■ Data:
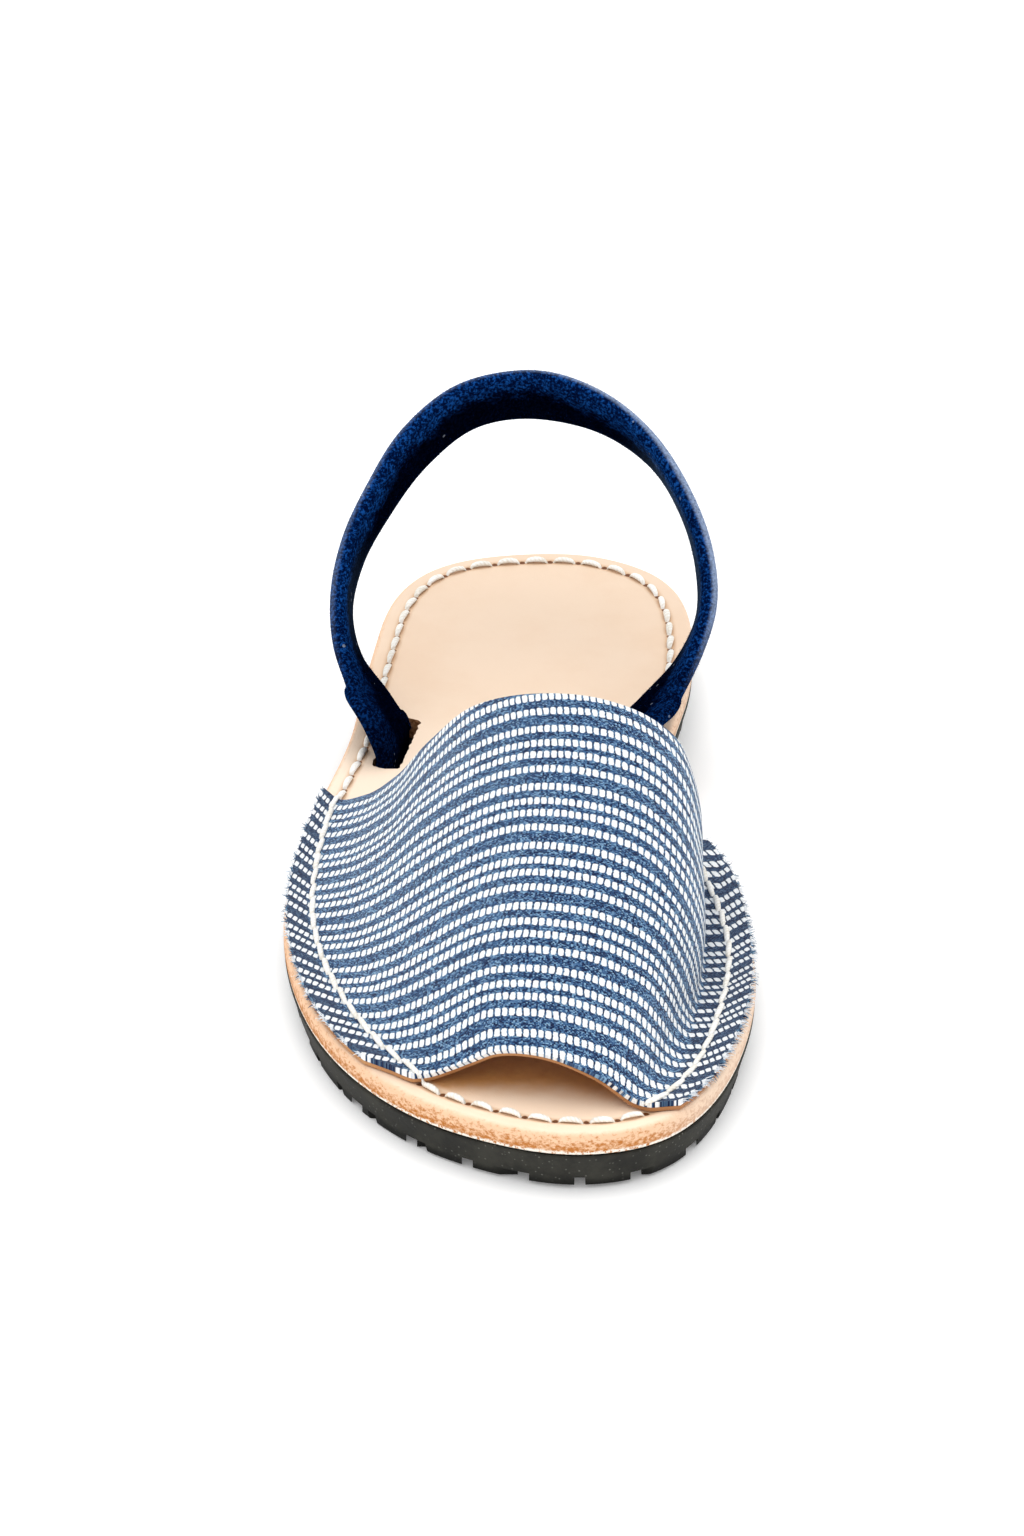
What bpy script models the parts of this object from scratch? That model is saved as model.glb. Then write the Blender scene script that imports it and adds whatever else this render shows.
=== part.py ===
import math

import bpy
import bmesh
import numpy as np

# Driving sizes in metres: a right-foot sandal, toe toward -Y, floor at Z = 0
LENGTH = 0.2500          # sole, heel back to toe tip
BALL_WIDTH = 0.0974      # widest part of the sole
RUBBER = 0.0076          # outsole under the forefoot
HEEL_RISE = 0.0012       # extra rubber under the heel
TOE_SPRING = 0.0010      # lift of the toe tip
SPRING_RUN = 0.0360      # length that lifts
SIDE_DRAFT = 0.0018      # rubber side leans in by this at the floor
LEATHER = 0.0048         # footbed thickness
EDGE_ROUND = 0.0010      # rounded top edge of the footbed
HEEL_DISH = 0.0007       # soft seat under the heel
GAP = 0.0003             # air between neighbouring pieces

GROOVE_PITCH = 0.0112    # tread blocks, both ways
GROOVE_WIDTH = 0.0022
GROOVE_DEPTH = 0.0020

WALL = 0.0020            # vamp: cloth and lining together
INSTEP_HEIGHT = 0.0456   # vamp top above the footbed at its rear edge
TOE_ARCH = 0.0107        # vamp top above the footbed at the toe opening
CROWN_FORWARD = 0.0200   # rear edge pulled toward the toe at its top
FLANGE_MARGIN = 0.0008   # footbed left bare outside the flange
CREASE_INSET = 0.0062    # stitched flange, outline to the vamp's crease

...

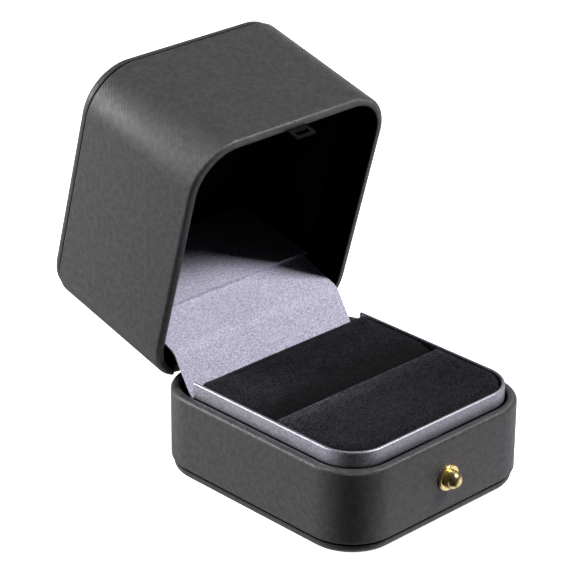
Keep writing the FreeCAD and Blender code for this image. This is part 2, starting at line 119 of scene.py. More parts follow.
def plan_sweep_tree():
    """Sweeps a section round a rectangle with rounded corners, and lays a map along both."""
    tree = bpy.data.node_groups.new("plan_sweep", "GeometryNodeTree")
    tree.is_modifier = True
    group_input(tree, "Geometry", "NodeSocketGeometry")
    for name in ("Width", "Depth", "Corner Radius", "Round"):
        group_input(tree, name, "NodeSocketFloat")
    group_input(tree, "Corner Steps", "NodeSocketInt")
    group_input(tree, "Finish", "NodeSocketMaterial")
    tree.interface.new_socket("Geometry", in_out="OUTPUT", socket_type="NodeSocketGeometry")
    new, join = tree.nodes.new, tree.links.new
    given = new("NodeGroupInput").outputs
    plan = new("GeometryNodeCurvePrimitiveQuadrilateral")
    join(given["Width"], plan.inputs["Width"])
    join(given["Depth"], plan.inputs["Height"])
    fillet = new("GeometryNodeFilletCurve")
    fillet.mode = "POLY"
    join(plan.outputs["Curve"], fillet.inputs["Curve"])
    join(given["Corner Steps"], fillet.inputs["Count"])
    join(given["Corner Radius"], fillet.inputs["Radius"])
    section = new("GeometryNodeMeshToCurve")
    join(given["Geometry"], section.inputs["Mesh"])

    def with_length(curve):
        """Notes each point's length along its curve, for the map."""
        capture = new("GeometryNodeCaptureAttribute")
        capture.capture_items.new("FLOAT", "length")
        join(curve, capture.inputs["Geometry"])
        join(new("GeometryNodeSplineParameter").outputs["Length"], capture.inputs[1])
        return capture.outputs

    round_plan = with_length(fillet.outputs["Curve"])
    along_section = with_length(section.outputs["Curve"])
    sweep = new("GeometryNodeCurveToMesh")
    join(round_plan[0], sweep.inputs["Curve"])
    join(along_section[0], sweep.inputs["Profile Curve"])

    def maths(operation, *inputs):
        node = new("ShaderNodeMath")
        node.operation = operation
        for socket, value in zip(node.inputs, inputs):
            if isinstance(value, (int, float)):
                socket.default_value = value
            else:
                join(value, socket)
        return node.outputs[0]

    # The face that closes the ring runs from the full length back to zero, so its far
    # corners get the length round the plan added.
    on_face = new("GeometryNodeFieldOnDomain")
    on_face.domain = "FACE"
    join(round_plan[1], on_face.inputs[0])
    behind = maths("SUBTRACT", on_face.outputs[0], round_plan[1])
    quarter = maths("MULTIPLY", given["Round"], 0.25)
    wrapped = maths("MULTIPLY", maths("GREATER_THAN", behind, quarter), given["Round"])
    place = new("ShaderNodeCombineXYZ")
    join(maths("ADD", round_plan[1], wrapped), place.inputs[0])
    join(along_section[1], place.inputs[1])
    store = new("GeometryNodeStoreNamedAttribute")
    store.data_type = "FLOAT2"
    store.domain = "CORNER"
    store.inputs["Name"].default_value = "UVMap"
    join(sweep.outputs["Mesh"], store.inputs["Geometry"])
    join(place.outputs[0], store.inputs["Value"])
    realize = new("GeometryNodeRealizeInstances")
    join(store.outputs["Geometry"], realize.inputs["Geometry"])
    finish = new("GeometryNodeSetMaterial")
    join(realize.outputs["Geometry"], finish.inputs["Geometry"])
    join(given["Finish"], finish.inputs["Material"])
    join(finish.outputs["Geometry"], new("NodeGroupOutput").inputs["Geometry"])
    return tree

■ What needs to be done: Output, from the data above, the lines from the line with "What bpy script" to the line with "import numpy as np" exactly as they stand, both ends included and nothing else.

■ The completed task:
What bpy script models the parts of this object from scratch? That model is saved as model.glb. Then write the Blender scene script that imports it and adds whatever else this render shows.
=== part.py ===
import math

import bpy
import bmesh
import numpy as np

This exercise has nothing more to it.